The Ultimate Guide to Melatonin and Wellness
- Written By:Dr. Will Cole
We all sleep, but not everyone gets good quality sleep. Many things can decrease our sleep quality, but a big factor that often gets overlooked is the production and function of our “sleepy-time” hormone.
Melatonin is derived in the body from the neurotransmitter serotonin, and the amino acid tryptophan. It is produced in various organs of the body but is primarily produced in the pineal gland in the brain. While melatonin’s main function is to help regulate your sleep cycle, your body utilizes it for other things as well including eye function, healthy immune system, and balanced oxidative stress levels.
At my functional medicine telehealth clinic, I see melatonin imbalance play a major role in people’s health around the world. And when you aren’t sleeping well it throws off your hormones and your overall health. Let’s take a look at how melatonin works in our body so we can all start getting the sleep we deserve!
Melatonin and sleep
In a healthy individual, cortisol is higher in the morning to help with waking, and slowly lowers throughout the day. Melatonin, your “sleepy time” hormone, is inversely proportional to cortisol, so when cortisol is high, melatonin is low and vice versa. Problems occur when there is an imbalance between these two hormones. Adrenal fatigue (HPA axis dysfunctions) happens when melatonin is low when it should be high or high when it should be low causing that mid-day slump many people experience after lunch.
Melatonin and immune health
Melatonin is found in immune cells and is considered immunomodulatory to help reduce overactive immune function. For those with inflammatory autoimmune conditions this can be extremely beneficial for boosting their immune system.
Melatonin and inflammation
Melatonin is a powerful tool against inflammation. It actually reduces the production of inflammatory cytokines such as TNFa, IL-6, and IL-8. It also down-regulates pro-inflammatory nuclear factor-kappa B (NF-kB).
How to balance and boost melatonin
Whether you need to boost your melatonin production or make sure you aren’t depleting it, these tips will help keep your melatonin levels balanced for optimal sleep.
1. Snack on cherries Cherries are packed with tryptophan and serotonin - two of the requirements for melatonin production - as well as melatonin itself. This unique combination interacts with cherry phenolics to help regulate your sleep cycle, making them the perfect snack before bed.
2. Limit screen time before bedtime Electronic devices, like smartphones and computers, emit a powerful blue light that actually increases alertness and inhibits melatonin production. The best way to avoid this is to simply stay off of electronic devices the few hours before bed. In our culture limiting screen time at night gets a lot of push back, but it really can make a big difference. Even just limiting screen time for the last 30 minutes or hour before bed can help.

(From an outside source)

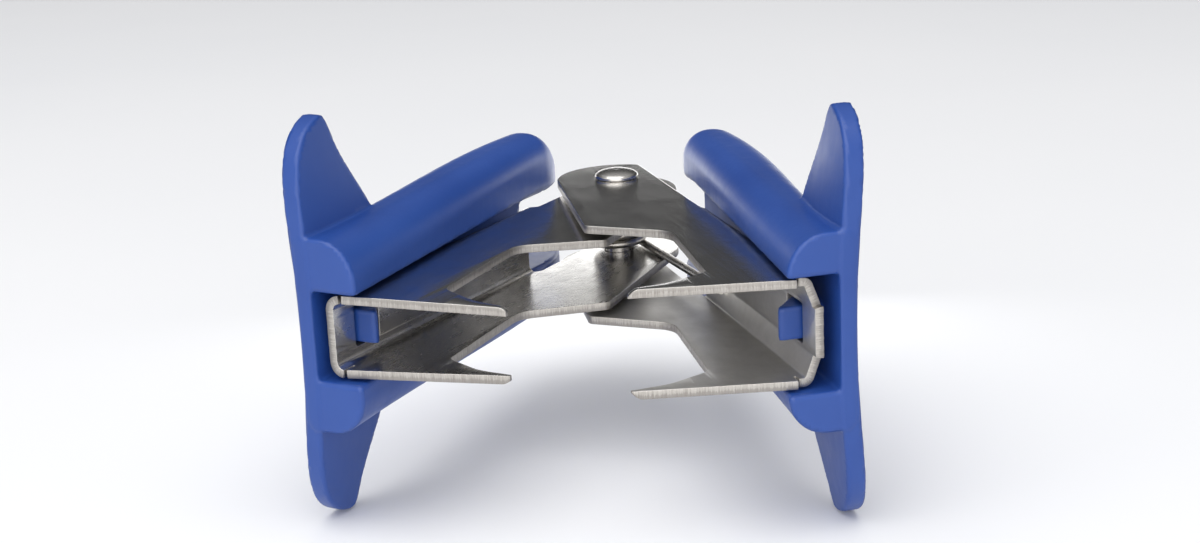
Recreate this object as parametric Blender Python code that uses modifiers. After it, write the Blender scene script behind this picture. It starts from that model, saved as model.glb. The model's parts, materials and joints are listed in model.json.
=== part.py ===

3. Sleep in a dark room Since any sort of light, not just blue light, can alter your melatonin levels it’s important to sleep in a dark room. While it may be tempting to keep a light on or even sleep with the tv on, if you want the best sleep turn off all lights and cover your windows with blinds and curtains that prevent the early morning light from waking you before you’re ready. Unless you are an early bird!
4. Spend time outside Your body relies on cues from nature to signal when you should be awake and when you should be sleeping. Since darkness triggers melatonin production, spending time outside will help your body register that it’s time to be awake. For years we woke up with the sun, worked the land outside, and returned inside to sleep once the sun went down. Natural light will help you feel more awake and refreshed during the day.
What about supplements?
While melatonin supplements may seem like a great natural solution to your sleep woes, they aren’t always the best decision long-term. Even though it’s “natural” melatonin is still a hormone. Relying on melatonin supplements can alter your body’s own ability to regulate melatonin production and disrupt other hormone production as well. Because the body is so interconnected, when one thing is off, you are more likely to experience other imbalances.
Magnesium would be a better option for continued use as it has a calming effect and promotes better sleep. Most people are actually deficient in magnesium anyway so getting in this mineral through supplementation can be beneficial in more ways than just sleep, as it is responsible for over 300 biochemical reactions in the body. You can find magnesium in powdered form to mix with a glass of water right before bed.
However, melatonin may be useful in some cases, especially for jet lag. Traveling through time zones can mess with your melatonin rhythms. By taking a melatonin supplement you can help signal your body that it’s time for sleep, regardless of what time it is back home so you can get on a normal sleep schedule based on the timezone you are currently in.
Melatonin is so beneficial for jet lag, one review paper showed that in nine out of ten studies those who took melatonin close between 10PM and midnight at the destination decreased jet lag from flights crossing time zones. Having about 5mg, 30 minutes before bedtime is generally good practice.